A rainy night in Manchester and yet a slice of sunshine was to be found in the form of the Moss Cider Project’s Cheese and Ciderologist night at Manchester Food and Drink Festival. On entering Albert Square, the Festival Hub looked warm and inviting, with rows of bench style tables laid out ready for us thirsty cider drinkers to descend, and descend we did, as the sold out event was packed to the rafters.

A wide range of ciders were available to buy before the event and we decided to try Moss Cider’s very own pear cider – aptly named Pyder. This was absolutely delicious and we knew then we were in for a treat.

Finding a spot on the benches, we soon got chatting with our neighbours, both of whom had found out about the event through having donated apples to the project. This community feel is the whole ethos behind Moss Cider. That vibe was clearly evident at the event, creating a friendly, relaxed buzz.

Moss Cider is the realised dream of Moss Side resident Dan Hasler, who back in 2010 decided to transform the former Stagecoach bus depot into a cider making haven. Dan’s dream was to become a local cider producer, so he went on a course, acquired a cider press, appealed to the local community for donations of fruit – and the rest is history. Not even Dan was prepared for how much of a success the project would be as the great and good of Manchester raided their gardens for apples and pears, and Dan gave them some of his lovely cider in return. Simple.

He’s currently Manchester’s most sustainable drinks producer and the only cider producer in the city of Manchester (excluding the suburbs), hence the slogan ‘Mancunian to the core’. He’s now aiming to take the project further, by moving into progressive cider making and broadening perceptions of what cider is, which leads us to events such as this. A journey through cider’s weird and wonderful customs from around the world, and some a little closer to home.

The night kicked off with Dan introducing himself and Gabe Cook, aka the Ciderologist of Sunday Brunch fame. What is a Ciderologist, you may well ask? Basically, Gabe is the oracle when it comes it to cider and has made a living out of talking about it. Fair play that man! He is extremely passionate and knowledgeable about cider and talked us through each of the ciders that we were served. First up was a Himalayan cider named Himachal, which was paired with a Paneer curry dish from the guys at Mowgli in the Corn Exchange. The cider certainly had an unusual flavour which really did complement the spiciness of the cheese dish. It was a far cry from any traditional preconceptions of cider I had and personally I really liked it. Of course, that is why we were all there – to broaden our knowledge and open our eyes to a whole new world of cider.

Next up was a Spanish cider, Trabanco, paired with Cabrales blue cheese. Gabe explained that the cider is traditionally still, but that they pour it from a height to give it a bit of fizz. He then gave us a demonstration of how this is done with the bottle held high over your head – apparently the trick is to look straight ahead. Hilarity soon ensued, as Dan and some of us in the crowd took the chance to have a go and, yes, it was as hard as sounds.

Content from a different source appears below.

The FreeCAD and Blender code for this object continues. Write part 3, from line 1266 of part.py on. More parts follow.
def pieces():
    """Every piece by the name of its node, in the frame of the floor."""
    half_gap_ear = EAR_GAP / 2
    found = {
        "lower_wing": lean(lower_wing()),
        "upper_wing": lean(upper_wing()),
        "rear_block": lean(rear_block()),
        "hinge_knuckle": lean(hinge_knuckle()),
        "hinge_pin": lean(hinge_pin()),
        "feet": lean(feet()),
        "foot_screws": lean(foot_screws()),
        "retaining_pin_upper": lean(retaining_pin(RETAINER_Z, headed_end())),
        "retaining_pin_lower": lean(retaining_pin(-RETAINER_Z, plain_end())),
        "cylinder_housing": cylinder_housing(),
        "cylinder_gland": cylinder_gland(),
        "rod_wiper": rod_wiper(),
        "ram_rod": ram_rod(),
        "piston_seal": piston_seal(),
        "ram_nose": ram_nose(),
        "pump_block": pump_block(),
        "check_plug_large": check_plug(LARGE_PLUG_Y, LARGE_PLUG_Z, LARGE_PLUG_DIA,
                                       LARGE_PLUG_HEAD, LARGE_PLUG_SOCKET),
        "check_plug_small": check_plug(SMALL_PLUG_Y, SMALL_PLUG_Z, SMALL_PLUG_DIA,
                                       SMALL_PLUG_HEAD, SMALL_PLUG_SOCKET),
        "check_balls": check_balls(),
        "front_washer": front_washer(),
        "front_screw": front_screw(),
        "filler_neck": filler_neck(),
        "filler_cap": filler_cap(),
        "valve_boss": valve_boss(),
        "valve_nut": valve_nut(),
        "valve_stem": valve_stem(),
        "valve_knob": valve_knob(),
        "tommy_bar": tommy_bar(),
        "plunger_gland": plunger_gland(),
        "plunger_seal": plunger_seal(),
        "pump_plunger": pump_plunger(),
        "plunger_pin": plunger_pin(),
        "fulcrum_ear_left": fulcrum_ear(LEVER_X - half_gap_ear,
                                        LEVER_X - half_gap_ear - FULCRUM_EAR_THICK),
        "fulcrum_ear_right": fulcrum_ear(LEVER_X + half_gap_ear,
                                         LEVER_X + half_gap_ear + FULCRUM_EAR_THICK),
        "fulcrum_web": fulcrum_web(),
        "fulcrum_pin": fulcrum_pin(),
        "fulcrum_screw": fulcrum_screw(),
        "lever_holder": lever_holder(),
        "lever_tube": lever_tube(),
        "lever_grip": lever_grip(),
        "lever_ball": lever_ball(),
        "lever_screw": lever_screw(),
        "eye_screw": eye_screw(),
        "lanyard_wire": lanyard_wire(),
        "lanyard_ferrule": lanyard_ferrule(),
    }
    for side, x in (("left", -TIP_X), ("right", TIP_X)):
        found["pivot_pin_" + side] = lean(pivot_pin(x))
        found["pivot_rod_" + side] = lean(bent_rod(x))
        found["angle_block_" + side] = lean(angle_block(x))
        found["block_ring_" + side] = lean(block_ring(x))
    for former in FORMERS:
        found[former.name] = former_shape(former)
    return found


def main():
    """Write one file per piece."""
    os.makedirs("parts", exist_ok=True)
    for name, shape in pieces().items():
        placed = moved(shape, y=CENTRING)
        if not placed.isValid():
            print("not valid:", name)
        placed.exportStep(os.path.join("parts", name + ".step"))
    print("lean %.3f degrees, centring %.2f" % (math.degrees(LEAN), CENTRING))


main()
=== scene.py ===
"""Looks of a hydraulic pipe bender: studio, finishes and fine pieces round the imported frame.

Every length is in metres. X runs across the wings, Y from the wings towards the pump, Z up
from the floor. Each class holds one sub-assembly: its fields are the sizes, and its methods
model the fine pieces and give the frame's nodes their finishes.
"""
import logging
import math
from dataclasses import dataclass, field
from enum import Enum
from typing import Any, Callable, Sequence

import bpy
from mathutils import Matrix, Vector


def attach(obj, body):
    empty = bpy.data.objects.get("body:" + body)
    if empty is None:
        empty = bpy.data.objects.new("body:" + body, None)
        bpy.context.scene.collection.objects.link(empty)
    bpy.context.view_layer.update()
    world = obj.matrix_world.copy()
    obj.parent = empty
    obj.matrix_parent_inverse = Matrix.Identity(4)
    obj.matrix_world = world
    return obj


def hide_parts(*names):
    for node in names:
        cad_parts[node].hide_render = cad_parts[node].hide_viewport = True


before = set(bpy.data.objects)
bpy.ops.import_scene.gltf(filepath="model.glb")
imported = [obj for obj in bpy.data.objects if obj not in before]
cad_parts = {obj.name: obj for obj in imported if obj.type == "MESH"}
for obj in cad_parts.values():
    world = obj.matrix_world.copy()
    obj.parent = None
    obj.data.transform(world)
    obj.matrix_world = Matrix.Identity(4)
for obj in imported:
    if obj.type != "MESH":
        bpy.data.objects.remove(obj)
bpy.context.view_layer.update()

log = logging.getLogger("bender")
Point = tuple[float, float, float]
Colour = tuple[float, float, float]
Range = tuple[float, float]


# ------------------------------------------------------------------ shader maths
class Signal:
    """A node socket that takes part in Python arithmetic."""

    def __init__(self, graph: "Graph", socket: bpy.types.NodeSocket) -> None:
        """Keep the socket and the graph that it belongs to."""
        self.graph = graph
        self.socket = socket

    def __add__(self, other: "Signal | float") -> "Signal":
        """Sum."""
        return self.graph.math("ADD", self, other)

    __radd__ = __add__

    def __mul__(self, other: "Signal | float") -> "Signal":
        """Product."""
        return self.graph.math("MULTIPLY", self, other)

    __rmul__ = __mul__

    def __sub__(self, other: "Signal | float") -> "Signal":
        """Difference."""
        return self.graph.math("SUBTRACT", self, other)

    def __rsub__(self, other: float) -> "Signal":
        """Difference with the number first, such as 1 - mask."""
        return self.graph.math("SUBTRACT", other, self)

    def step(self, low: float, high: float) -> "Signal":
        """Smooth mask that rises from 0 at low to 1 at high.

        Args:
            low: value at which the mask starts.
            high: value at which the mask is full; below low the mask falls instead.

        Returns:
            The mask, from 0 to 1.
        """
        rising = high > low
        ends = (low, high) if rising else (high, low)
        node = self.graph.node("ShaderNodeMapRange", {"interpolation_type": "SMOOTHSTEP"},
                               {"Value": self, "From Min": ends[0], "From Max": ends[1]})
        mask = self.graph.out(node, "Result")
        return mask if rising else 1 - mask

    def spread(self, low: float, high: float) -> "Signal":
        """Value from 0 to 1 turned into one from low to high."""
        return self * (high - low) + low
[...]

Back to tradition with a West Country English style cider, Bushido by Little Pomona in Herefordshire, accompanied by a Pecorino Nero cheese. This was quite a sweet one, and much more what most of us imagine cider to taste like. French style cider came next: Greggs Pit Dabinett and Yarlington Mill 2015 Vintage, Herefordshire, which we learned from Gabe is made using the Normandy method. The cheese for this one was Delice de Cremieres. Gabe simply informed us, “It’s French!” leading to more laughter all round and confirmation that his expertise lies in cider rather than cheese!

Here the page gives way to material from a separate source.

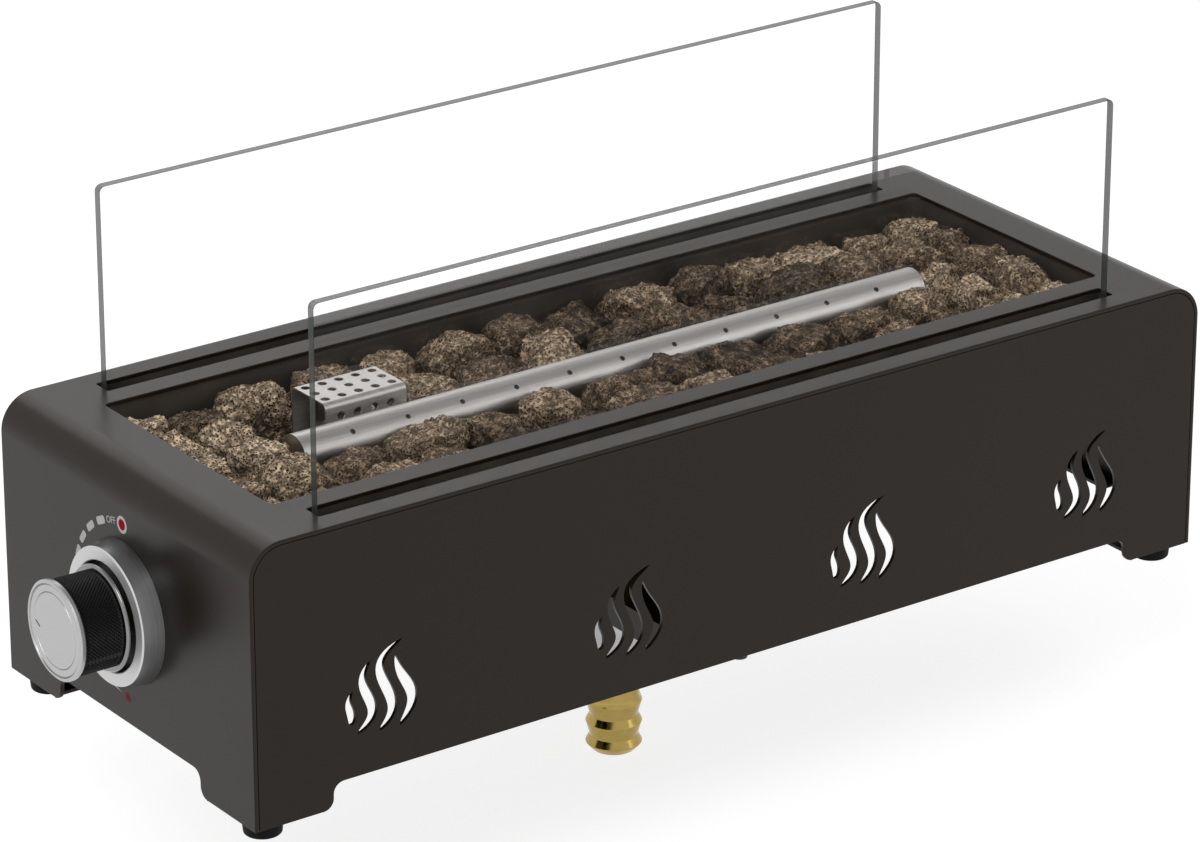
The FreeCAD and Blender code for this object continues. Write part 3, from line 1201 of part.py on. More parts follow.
def rock(index, seeds, dice):
    """One angular rock: the space nearer to its middle than to its neighbours', with corners struck off."""
    name, x, y = seeds[index]
    half_burner = BURNER_LENGTH / 2 + ROCK_CLEAR_BURNER
    burner_side = BURNER_RADIUS + ROCK_CLEAR_BURNER
    bottom = FLOOR_Z + ROCK_FLOOR_GAP
    top = TOP_Z - dice.uniform(ROCK_TOPS[1], ROCK_TOPS[0])
    limit_x = TRAY_HALF_X - ROCK_GAP
    limit_y = TRAY_HALF_Y - ROCK_GAP
    reach = ROCK_REACH
    stone = box(max(x - reach, -limit_x), min(x + reach, limit_x),
                max(y - reach, -limit_y), min(y + reach, limit_y), bottom, top)
    middle = Vector(x, y, (bottom + top) / 2)
    for other, (_, other_x, other_y) in enumerate(seeds):
        gap = Vector(other_x - x, other_y - y, 0)
        if other != index and gap.Length < ROCK_NEIGHBOURS:
            away = Vector(gap).normalize()
            stone = clip(stone, middle + gap / 2 - away * ROCK_GAP, away)
    if abs(x) < half_burner:
        side = 1 if y > 0 else -1
        stone = clip(stone, Vector(x, side * burner_side, middle.z), Vector(0, -side, 0))
    else:
        side = 1 if x > 0 else -1
        stone = clip(stone, Vector(side * half_burner, y, middle.z), Vector(-side, 0, 0))
    stone = clip_from_shield(stone, x, y)
    corner = Vector(math.copysign(1, x), math.copysign(1, y), 0)
    on_chord = Vector(corner.x * (limit_x - TRAY_ROUND / 2), corner.y * (limit_y - TRAY_ROUND / 2), 0)
    stone = clip(stone, on_chord, corner)
    box_now = stone.BoundBox
    reach = Vector(box_now.XLength / 2, box_now.YLength / 2, box_now.ZLength / 2)
    middle = box_now.Center
    for k in range(ROCK_FACETS):
        turn = 4 * math.pi * (k + dice.uniform(-0.3, 0.3)) / ROCK_FACETS
        rise = dice.uniform(0.15, 1.0) if k % 3 else dice.uniform(-0.9, -0.3)
        normal = Vector(math.cos(turn), math.sin(turn), rise).normalize()
        support = abs(normal.x) * reach.x + abs(normal.y) * reach.y + abs(normal.z) * reach.z
        stone = clip(stone, middle + normal * support * dice.uniform(*ROCK_STRIKE), normal)
    return name, stone


def clip_from_shield(stone, x, y):
    """Keep a rock that is near the igniter's cover clear of it."""
    clear = ROCK_CLEAR_SHIELD
    x0, x1 = SHIELD_X[0] - clear, SHIELD_X[1] + clear
    y1 = SHIELD_Y[1] + clear
    if y < 0 or x < x0 - 2 * ROCK_PITCH or x > x1 + 2 * ROCK_PITCH:
        return stone
    if y > y1 and x0 - ROCK_PITCH < x < x1 + ROCK_PITCH:
        return clip(stone, Vector(x, y1, 0), Vector(0, -1, 0))
    if x < x0:
        return clip(stone, Vector(x0, y, 0), Vector(1, 0, 0))
    if x > x1:
        return clip(stone, Vector(x1, y, 0), Vector(-1, 0, 0))
    return stone


def lava_rocks():
    """All the rocks, grouped by the side of the burner that they lie on."""
    dice = random.Random(ROCK_SEED)
    seeds = rock_seeds(dice)
    groups = {}
    for index in range(len(seeds)):
        name, stone = rock(index, seeds, dice)
        groups.setdefault("lava_rocks_" + name, []).extend(stone.Solids)
    return groups


# ---- Write every sub-part ----
os.makedirs("parts", exist_ok=True)
save("housing_wrap", housing_wrap())
save("front_panel", front_panel())
save("back_panel", mirrored_y(front_panel()))
feet()
save("fire_tray", fire_tray())
save("glass_channel_front", glass_channel())
save("glass_channel_back", mirrored_y(glass_channel()))
save("glass_seat_front", glass_seat())
save("glass_seat_back", mirrored_y(glass_seat()))
save("glass_front", glass())
save("glass_back", mirrored_y(glass()))
save("burner_tube", burner_tube())
save("burner_end_left", burner_end())
save("burner_end_right", mirrored_x(burner_end()))
save("burner_brackets", burner_bracket(-1), burner_bracket(1))
save("burner_screws", *burner_screws())
save("mixer_tube", mixer_tube())
save("orifice", orifice())
save("gas_valve_body", gas_valve_body())
save("piezo_igniter", piezo_igniter())
save("spindle_sleeve", spindle_sleeve())
save("valve_spindle", valve_spindle())
save("spindle_clip", spindle_clip())
save("return_spring", return_spring())
save("bezel", bezel())
save("bezel_screws", *bezel_screws())
save("knob_body", knob_body())
save("knob_cap", knob_cap())
save("knob_ring", knob_ring())
save("supply_tube", supply_tube())
save("supply_nuts", *supply_nuts())
save("inlet_elbow", inlet_elbow())
save("inlet_barb", inlet_barb())
save("inlet_locknut", inlet_locknut())
save("inlet_bracket", inlet_bracket())
bracket_fasteners()
save("igniter_shield", igniter_shield())
save("spark_electrode", spark_electrode())
save("electrode_wire", electrode_wire())
save("thermocouple", thermocouple())
save("probe_nuts", *probe_nuts())
save("ignition_lead", ignition_lead())
save("thermocouple_lead", thermocouple_lead())
save("magnet_nut", magnet_nut())
for rocks, stones in lava_rocks().items():
    save(rocks, *stones)
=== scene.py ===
import math
import random

import bmesh
import bpy
from mathutils import Matrix, Vector


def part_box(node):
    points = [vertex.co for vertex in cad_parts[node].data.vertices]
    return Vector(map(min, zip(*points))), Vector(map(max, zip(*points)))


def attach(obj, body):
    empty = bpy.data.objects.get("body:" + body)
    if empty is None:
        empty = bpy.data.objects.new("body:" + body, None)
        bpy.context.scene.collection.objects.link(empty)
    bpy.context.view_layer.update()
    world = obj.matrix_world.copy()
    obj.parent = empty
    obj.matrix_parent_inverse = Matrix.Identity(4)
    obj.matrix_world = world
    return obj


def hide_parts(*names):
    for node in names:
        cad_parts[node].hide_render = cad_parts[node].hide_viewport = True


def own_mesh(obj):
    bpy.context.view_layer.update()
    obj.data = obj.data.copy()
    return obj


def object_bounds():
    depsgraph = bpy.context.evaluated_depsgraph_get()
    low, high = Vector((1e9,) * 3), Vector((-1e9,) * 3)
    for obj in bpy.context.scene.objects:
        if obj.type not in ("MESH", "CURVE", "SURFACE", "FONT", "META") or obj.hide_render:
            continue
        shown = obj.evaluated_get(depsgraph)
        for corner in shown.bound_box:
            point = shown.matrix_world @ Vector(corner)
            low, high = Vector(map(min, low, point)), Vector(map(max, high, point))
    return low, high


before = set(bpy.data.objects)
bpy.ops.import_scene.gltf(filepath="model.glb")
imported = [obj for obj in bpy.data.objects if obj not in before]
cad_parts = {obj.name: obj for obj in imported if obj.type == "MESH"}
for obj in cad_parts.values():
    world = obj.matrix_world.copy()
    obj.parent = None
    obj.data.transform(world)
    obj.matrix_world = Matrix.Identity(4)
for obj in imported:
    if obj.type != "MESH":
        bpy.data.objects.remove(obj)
cad_low, cad_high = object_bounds()

# ---- Stage ----
# A pale floor below the hose barb's tip, one broad lamp from the left and above, weaker ones from
# the right and from behind, and a long lens.
WHITE = (1, 1, 1, 1)
FLOOR_SIZE = 12.0
FLOOR_GAP = 0.001
FLOOR_COLOUR = (0.34, 0.34, 0.34, 1)
FLOOR_GLOW = 0.80
SKY_TURN = (0.55, 0.85)     # height, as a sine, where the white turns darker overhead
SKY_OVERHEAD = 0.35
SKY_LIGHT = 0.55
CAMERA_PLACE = (-1.39684, -1.93612, 1.09636)
CAMERA_DOWN = 22.723
CAMERA_YAW = 35.673
CAMERA_ROLL = 0.027
CAMERA_LENS = 175.26
CAMERA_SENSOR = 36
CAMERA_REACH = 50
LAMP_TARGET = (0, 0, 0.1)
LAMPS = (                   # place, width, height and power
    ("key", (-1.6, -1.1, 2.2), 1.6, 1.2, 30),
    ("fill", (1.8, -1.6, 1.2), 1.4, 1.0, 5),
    ("back", (0.4, 2.2, 1.8), 2.0, 0.8, 8),
)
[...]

For the final course, we were able to try something new from Moss Cider themselves, Hallertau Blanc Dry Hopped Moss Cider. This really was something completely different – a cider made with dry hops. This was accompanied by Thom from Burt’s, which is a cheese washed in Gwatkins cider – yum! The hopped cider was produced in collaboration with Chorlton Brewing Company, renowned for their sour beers and progressive approach to beer making. The perfect partner in crime, as Dan wants to take on this approach to cider making to really push the boundaries and explore new possibilities. He told us how some of the old cider makers aren’t too keen and have a ‘don’t mess with real cider’ attitude, but in Dan’s opinion it can only enhance cider by expanding its breadth and range. Dan wants us all to ‘spread the cider gospel’ and his enthusiasm is infectious. He’s at the forefront of cider making and wants to forge the path, to bring more cider into Manchester, and to really push for the progressive cider movement to take off.

To round off the evening, we were offered a special cocktail – Old Fashioned Apple Pie served with L’Atipique Calvados and a preserved crab apple to replace the cherry. Gwatkins Stoke Red dessert cider was also available.

As a craft beer drinker, I was one of those who dismissed cider as the poor relative, but this event gave me the opportunity to try ciders unlike anything I had tasted before and to see how different, unique and exciting they can be. I for one will be joining Dan, Gabe and other cider enthusiasts in the cider revolution.